I don't mean the signal processing or the subpixel arrangement on the latest 4k behemoths — I mean the TV archetype. That giant 4:3 box next to the Hi-Fi that sprayed electrons across the front of the phosphor screen of my childhood. She has no clue what real TV was like to watch. The fight for control of the horizontal scroll, the rabbit ears. Grandpa unplugging the “boob tube” each night for reasons I never fully understood, but accepted as a measure of personal safety. She’ll never have to search for the TV Guide, dog-eared and torn by the end of each week, without which you had to mindlessly flip through the channels, all 12 of them plus whatever that “U” was.

"How do you watch TV?" I ask.

"Push, push, ta da!" she says, gesturing to the two remote controls on the table.

"Can you be more specific?" I implore.

"Push the red button." (the power button on the Samsung TV remote)

"Choose the channel." (she means the HDMI input)

"And when you want to choose Netflix you push the big circle." (on the Apple TV remote)

"And then you have Netflix." (ta da!)

Netflix. That’s what watching TV means to my daughter. It’s immediate, it’s always there, and she can watch cartoons all day long and any day of the week if I let her.

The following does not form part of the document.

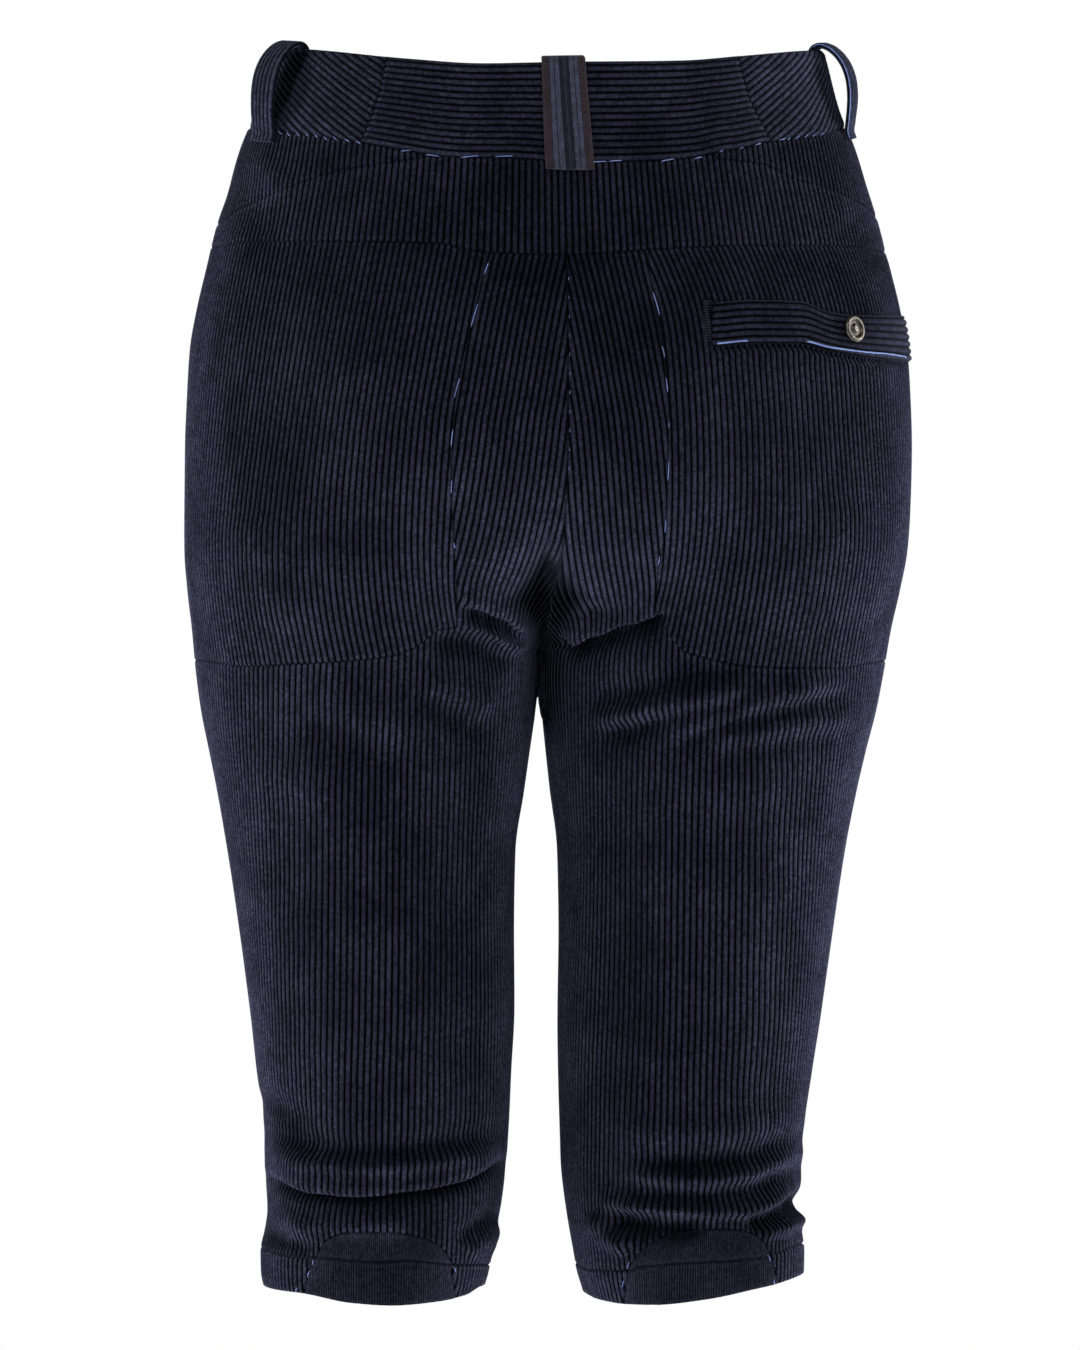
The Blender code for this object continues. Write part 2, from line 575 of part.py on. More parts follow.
# a belt loop's inner face: stand-off from the cloth and height over the waist seam, mm on a band 45 high
LoopRow = namedtuple("LoopRow", "off high")
PROUD_LOOP = [LoopRow(1.2, -5), LoopRow(1.8, 0), LoopRow(5.0, 6), LoopRow(8.0, 13), LoopRow(9.6, 21),
              LoopRow(9.6, 29), LoopRow(8.2, 36), LoopRow(5.6, 41.5), LoopRow(2.4, 45.8), LoopRow(-1.6, 46.8)]
FLAT_LOOP = [LoopRow(1.2, -5), LoopRow(1.2, 0), LoopRow(1.7, 10), LoopRow(2.2, 20), LoopRow(2.2, 30),
             LoopRow(1.8, 40), LoopRow(1.2, 45.6), LoopRow(-1.6, 46.8)]


def find_levels(t, line):
    """The levels at ring places where the cloth crosses a line drawn across the elevation."""
    t = np.asarray(t, float)
    side, q = ring_place(t)
    level = np.full(t.shape, -20.0)
    for _ in range(8):
        ex, ez = elevation(bare(side, q, level))
        level = level + (line(ex) - ez)
    return level


def belt_loop(name, t0, rows, material, lean=0.0, wide=LOOP_WIDTH):
    p0, _ = cloth(np.array([t0 - 0.01, t0 + 0.01]), np.array([0.0, 0.0]))
    per = np.linalg.norm(p0[1] - p0[0]) / 0.02      # mm of cloth for each unit of ring place
    made = []
    path = [np.array([r.off, r.high]) for r in rows]
    for i, r in enumerate(rows):
        a = path[max(i - 1, 0)]
        b = path[min(i + 1, len(rows) - 1)]
        d = (b - a) / np.linalg.norm(b - a)
        out = np.array([d[1], -d[0]])             # outward across the path, in (off, high)
        t = t0 + (np.linspace(-1, 1, 3) * wide / 2 + lean * (r.high / 45.0)) / per
        low, top = find_levels(t, waist_line), find_levels(t, top_line)
        level = low + (top - low) * min(max(r.high, 0), 45) / 45 + min(r.high, 0) + max(r.high - 45, 0)
        p, n = cloth(t, level)
        q, _ = cloth(t, level + 1.0)
        rise = (q - p) / np.linalg.norm(q - p, axis=-1, keepdims=True)
        made.append(((p + n * r.off) * MM, n * out[0] + rise * out[1]))
    return strip(name, made, LOOP_WALL, material)


belt_loop("loop_back", -0.008, FLAT_LOOP, WEB, lean=2.0)
belt_loop("loop_side_l", 0.79, PROUD_LOOP, CORD)
belt_loop("loop_side_r", -0.95, PROUD_LOOP, CORD)
belt_loop("loop_front_l", 1.60, FLAT_LOOP, CORD)
belt_loop("loop_front_r", -1.60, FLAT_LOOP, CORD)

# piping: a thin cord along the flap's lower edge
route = []
reach = np.linspace(85, 176.0, 24)
for t, level in zip(*find_places(-1, reach, smooth_line(PIPING)(reach))):
    p, n = facet_point(float(t), float(level))
    route.append(Vector(p) + Vector(n) * (2.3 + 0.3 + 0.95) * MM)
curve = bpy.data.curves.new("pocket_piping", "CURVE")
curve.dimensions = "3D"
line = curve.splines.new("POLY")
line.points.add(len(route) - 1)
for point, v in zip(line.points, route):
    point.co = (*v, 1)
curve.bevel_depth = 0.6 * MM
curve.bevel_resolution = 1
curve.use_fill_caps = True
piping = bpy.data.objects.new("pocket_piping", curve)
bpy.context.scene.collection.objects.link(piping)
curve.materials.append(BLUE)


def turned(name, profile, sides, material, place, look):
    """A turned piece from (radius, height) rows, its flat back at a place, looking along a normal."""
    verts, faces = [], []
    rings = []
    for r, h in profile:
        if r <= 0:
            rings.append([len(verts)])
            verts.append((0, 0, h))
        else:
            rings.append(list(range(len(verts), len(verts) + sides)))
            verts += [(r * math.cos(2 * math.pi * k / sides), r * math.sin(2 * math.pi * k / sides), h)
                      for k in range(sides)]
    for a, b in zip(rings, rings[1:]):
        for k in range(sides):
            m = (k + 1) % sides
            if len(a) == 1:
                faces.append((a[0], b[m], b[k]))
            elif len(b) == 1:
                faces.append((a[k], a[m], b[0]))
            else:
                faces.append((a[k], a[m], b[m], b[k]))
    mesh = bpy.data.meshes.new(name)
    mesh.from_pydata([tuple(c * MM for c in v) for v in verts], [], faces)
    mesh.validate()
    mesh.materials.append(material)
    ob = bpy.data.objects.new(name, mesh)
    bpy.context.scene.collection.objects.link(ob)
    z = Vector(look).normalized()
    x = Vector((0, 0, 1)).cross(z).normalized()
    y = z.cross(x)
    ob.matrix_world = Matrix.Translation(Vector(place)) @ Matrix((x, y, z)).transposed().to_4x4()
    mesh.shade_smooth()
    mesh.set_sharp_from_angle(angle=math.radians(40))
    return ob


R = BUTTON_D / MM / 2
BUTTON = [(0, 0), (R * .80, 0), (R * .97, .5), (R, 1.1), (R * .95, 1.7), (R * .82, 2.1), (R * .62, 2.0),
          (R * .50, 1.5), (R * .40, 1.35), (R * .30, 1.7), (R * .14, 1.9), (0, 1.9)]
t, level = find_places(-1, [150.0], [-110.0])
p, n = facet_point(float(t[0]), float(level[0]))
turned("pocket_button", BUTTON, 24, METAL, Vector(p) + Vector(n) * 4.0 * MM, n)
R = WAIST_BUTTON_D / MM / 2
BUTTON = [(0, 0), (R * .80, 0), (R * .97, .5), (R, 1.2), (R * .95, 1.9), (R * .82, 2.3), (R * .62, 2.2),
          (R * .50, 1.7), (R * .40, 1.5), (R * .30, 1.9), (R * .14, 2.1), (0, 2.1)]
p, n = cloth(np.array(1.955), np.array(-8.0))
turned("waist_button", BUTTON, 24, METAL, Vector(p) * MM + Vector(n) * (LAP + 0.9 * MM), n)
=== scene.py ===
"""Corduroy knee breeches: the finished looks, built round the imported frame.

Metres, +Z up, back of the garment on +Y, the wearer's left on +X.  The cloth's
tables are in millimetres: sections, seam lines on the back elevation (the front
carries the same lines, mirrored) and folds.  Every cut piece is a thin shell
whose grid runs along its wales, so each wale is real geometry, and the shell is
cut where its seams run.
"""

import math
from collections import namedtuple

import bpy
import numpy as np
from mathutils import Matrix, Vector


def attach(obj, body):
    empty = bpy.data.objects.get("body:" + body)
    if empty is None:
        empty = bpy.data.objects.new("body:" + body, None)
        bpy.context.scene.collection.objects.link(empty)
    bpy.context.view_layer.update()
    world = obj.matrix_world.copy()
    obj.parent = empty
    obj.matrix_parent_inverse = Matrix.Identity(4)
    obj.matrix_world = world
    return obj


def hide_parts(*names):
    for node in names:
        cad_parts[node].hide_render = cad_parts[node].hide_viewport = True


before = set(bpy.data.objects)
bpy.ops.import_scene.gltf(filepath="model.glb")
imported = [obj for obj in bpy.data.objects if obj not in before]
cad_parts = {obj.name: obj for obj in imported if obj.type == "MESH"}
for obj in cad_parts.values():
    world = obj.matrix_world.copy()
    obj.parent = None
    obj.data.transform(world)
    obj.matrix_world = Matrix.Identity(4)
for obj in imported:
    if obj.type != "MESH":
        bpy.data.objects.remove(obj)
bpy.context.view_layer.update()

MM = 0.001
rng = np.random.default_rng(7)

# ---------------------------------------------------------------- camera
VIEW_FAR = 3500.0
VIEW_X, VIEW_Z = 4.0, -282.5
VIEW_TURN = math.radians(4.0)
eye = Vector((math.sin(VIEW_TURN), math.cos(VIEW_TURN), 0.0))
aim = Vector((math.cos(VIEW_TURN) * VIEW_X * MM, -math.sin(VIEW_TURN) * VIEW_X * MM, VIEW_Z * MM))
camera = bpy.data.objects.new("camera", bpy.data.cameras.new("camera"))
bpy.context.scene.collection.objects.link(camera)
camera.data.sensor_fit = "VERTICAL"
camera.data.sensor_height = 24.0
camera.data.lens = 24.0 * VIEW_FAR / 675.0
camera.data.clip_end = 50.0
camera.location = aim + eye * (VIEW_FAR * MM)
camera.rotation_euler = (-eye).to_track_quat("-Z", "Y").to_euler()
bpy.context.scene.camera = camera
bpy.context.scene.view_settings.view_transform = "Standard"

# ---------------------------------------------------------------- sizes
PITCH = 3.175            # mm from wale to wale
RIB = 1.0               # mm, height of a wale
WALL = 2.0
EDGE = 0.02              # mm kept back from each seam line
LAP = 2.4
TRUNK_SQUARE, LEG_SQUARE = 2.2, 2.15
CROTCH_TOP, CROTCH = -160.0, -270.0
FORK_FROM, FORK_TO = -155.0, -305.0
SIDE_SEAM = 1.08
GRAIN = 95.0             # mm from the centre to each leg's straight grain line

# level of the section at the side; half width outside; half width inside (leg ring);
# depth at the back and at the front; sway of the centre line to the wearer's left
Section = namedtuple("Section", "level outer inner back front sway")
SECTIONS = [
    Section(50, 132.0, 0.15, 92.0, -96.0, 0.0),
    Section(25, 139.0, 0.15, 98.0, -100.0, 0.0),
    Section(0, 145.5, 0.15, 102.0, -104.0, 0.0),
    Section(-20, 153.5, 0.15, 107.0, -108.0, 0.0),
    Section(-40, 159.5, 0.15, 113.0, -111.0, 0.0),
    Section(-60, 165.7, 0.15, 119.0, -113.0, 0.0),
    Section(-80, 170.5, 0.15, 125.0, -114.0, 0.0),
    Section(-100, 175.2, 0.15, 130.0, -115.0, 0.0),
    Section(-120, 178.7, 0.15, 134.0, -115.0, 0.0),
    Section(-140, 180.0, 0.15, 136.0, -115.0, 0.0),
    Section(-170, 181.0, 0.15, 137.0, -114.0, 0.2),
    Section(-200, 180.7, 0.15, 134.0, -112.0, 0.8),
    Section(-220, 180.0, 0.15, 129.0, -110.0, 1.5),
    Section(-240, 177.5, 0.15, 120.0, -108.0, 2.5),
    Section(-260, 174.2, 0.15, 110.0, -106.0, 3.4),
    Section(-280, 171.7, 0.3, 102.0, -104.0, 4.0),
    Section(-300, 168.5, 2.0, 97.0, -102.0, 4.5),
    Section(-320, 164.0, 4.5, 93.0, -100.0, 5.0),
    Section(-340, 159.7, 7.0, 90.0, -98.0, 5.3),
    Section(-370, 154.2, 11.0, 85.0, -94.0, 5.6),
    Section(-410, 148.2, 11.7, 79.0, -88.0, 5.6),
    Section(-450, 142.7, 11.3, 74.0, -82.0, 5.8),
    Section(-480, 138.7, 12.2, 71.0, -78.0, 6.5),
    Section(-510, 134.7, 13.3, 69.0, -75.0, 6.8),
    Section(-530, 133.7, 14.5, 68.0, -73.0, 7.3),
    Section(-550, 132.5, 17.0, 67.0, -70.0, 7.4),
    Section(-570, 135.7, 20.7, 67.5, -69.0, 7.7),
    Section(-580, 135.5, 22.5, 67.0, -68.0, 7.7),
    Section(-592, 133.0, 26.0, 66.0, -67.0, 7.7),
    Section(-612, 130.0, 30.0, 65.0, -66.0, 7.7),
]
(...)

TV used to be about waiting, so much waiting. Waiting for the CRT to warm up. Waiting a week between the next show or an entire summer for the next season. Waiting until that exact day for shows to begin. Waiting all week for Saturday morning to arrive to watch cartoons. Watching seven minutes of TV and then waiting another two for the commercials to end. For her, TV is instant. Instant on and on demand.

She wins. I feel no nostalgia because the "good ol’ days" in reality, sucked.

My daughter will never know what it means to watch TV in the way that entire generations did. Good for her. The closest she’ll come is an Android shutdown animation, where the display, like the past, collapses into a tiny dot of brilliance before disappearing completely.